Model yang digunakan
Juli sebenarnya sederhana. Ia mencoba merubah paradigma pelajaran matematika
yang tidak lepas dari angka dengan memasukkan alat peraga. “Saya menyebut cara
ini metode kontekstual, apa adanya,” paparnya. Lanjutnya, metode tersebut
terbilang jitu untuk diterapkan pada anak usia SMP. Lanjutnya, pelajar mampu
mengimajinasikan rumus-rumus yang ada dalam buku dengan menerapkan langsung
pada berbagai alat peraga.
Sebelum menerapkan
metode tersebut, ia mengaku otoriter dalam mengajar. Selain itu, semua harus
kaku diterapkan berdasarkan buku pelajaran yang digunakan. Namun, jelang
kenaikan kelas, murid mengecap Juli sebagai guru galak dan mereka merasa tidak
nyaman selama belajar. “Target nilai matematika terpenuhi, disisi lain,
murid menganggap saya galak, mereka jadi tidak nyaman. Itu yang membuat saya
berpikir untuk merubah cara mengajar siswa,” katanya.
Bahkan, guru yang
hanya lulusan Pendidikan Guru Sekolah Lanjutan Pertama (PGSLP) tahun 1986 itu
mengaku kerap memasukkan sepeda motornya ke dalam kelas sebagai media belajar
siswa.
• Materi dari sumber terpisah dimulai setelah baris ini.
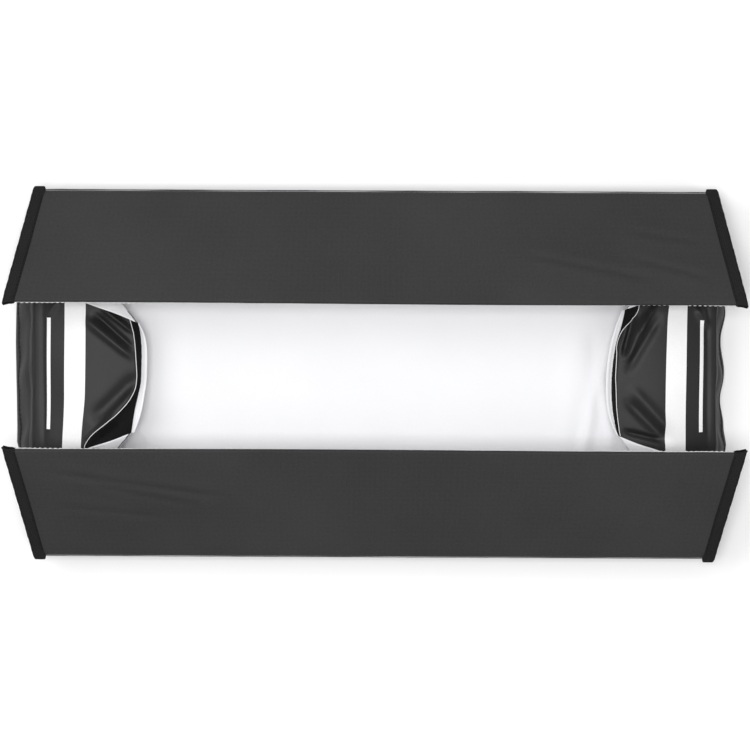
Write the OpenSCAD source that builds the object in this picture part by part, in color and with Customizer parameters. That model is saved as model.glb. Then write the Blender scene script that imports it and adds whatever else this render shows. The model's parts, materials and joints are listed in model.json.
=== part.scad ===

Sepeda motor itu, ia jadikan contoh ketika Juli mengajarkan tentang
lingkaran dan benda tabung. “Mereka praktik sendiri, mengukur sepeda motor
saya, dan akhirnya menerapkan rumus matematika untuk menghitung,” ucapnya.
Mengajar dengan cara
seperti Juli bukan tanpa tantangan. Saat mengawali metode itu beberapa tahun
silam, rekan sekerja melayangkan protes. Setiap kali usai mengajarkan
matematika, ia meminta murid menempelkan hasil perhitungan berbagai rumus di
tembok kelas. Selain itu, alat peraga juga dianggap bikin sumpek dan mengotori
ruang kelas. Ia juga pernah dianggap sebagai guru ‘edan’ lantaran cara mengajar
yang dinilai aneh.
Namun, setelah
metodenya berhasil mencetak nilai bagus dan kenyamanan dalam belajar, ia justru
didukung teman sekerjanya. Bahkan, sekolah meminjaminya satu kelas khusus untuk
laboratorium matematika. “Kelas ini khusus matematika, jadi seperti
laboratorium namun sederhana. Setiap pelajaran matematika untuk kelas sembilan,
diajarkan di kelas khusus ini,” paparnya.
Keberhasilan cara
mengajar Juli juga membuatnya menjadi pembicara pada sejumlah seminar nasional
bertema pendidikan di sejumlah tempat dan stasiun televisi. Ia tidak
mempersoalkan dirinya tidak pernah lulus sebagai sarjana. Ia juga mengaku tidak
masalah jika belum lolos uji sertifikasi. Juli merasa cukup dengan
penghasilannya sebagai guru dan berwiraswasta. Sepulang mengajar di SMP 19
Purworejo, ia berjualan bakso keliling di lingkungan rumahnya di Desa
Jogonegoro Kecamatan Mertoyudan Kabupaten Magelang. “Lumayan, dapat tambahan
penghasilan sedikitnya Rp 70 ribu setiap hari,” ujarnya.
Dicap ‘edan’
ternyata tidak membuat Juli Eko Sarwono minder. Justru hal itu makin terlecut
semangatnya untuk terus maju menjadi yang terbaik. Bahkan, karena kiprahnya,
Juli mendapat penghargaan sebagai ‘Good Practices’ di bidang pendidikan oleh
lembaga donatur asing Decentralized Basic Education 3 (DBE 3) – USAID.
Kepala SMPN 19
Purworejo Daryanto SPd menambahkan, sekolah mendukung metode pembelajaran yang
diterapkan Juli Eko Sarwono karena terbukti bisa mengangkat nilai siswa. Nilai
rata-rata sudah naik dari 5,4 menjadi lebih dari 7,5 untuk mata pelajaran
matematika. “Kami dukung penuh, selain kebijakan juga dengan membangun
laboratorium khusus matematika,” ungkapnya.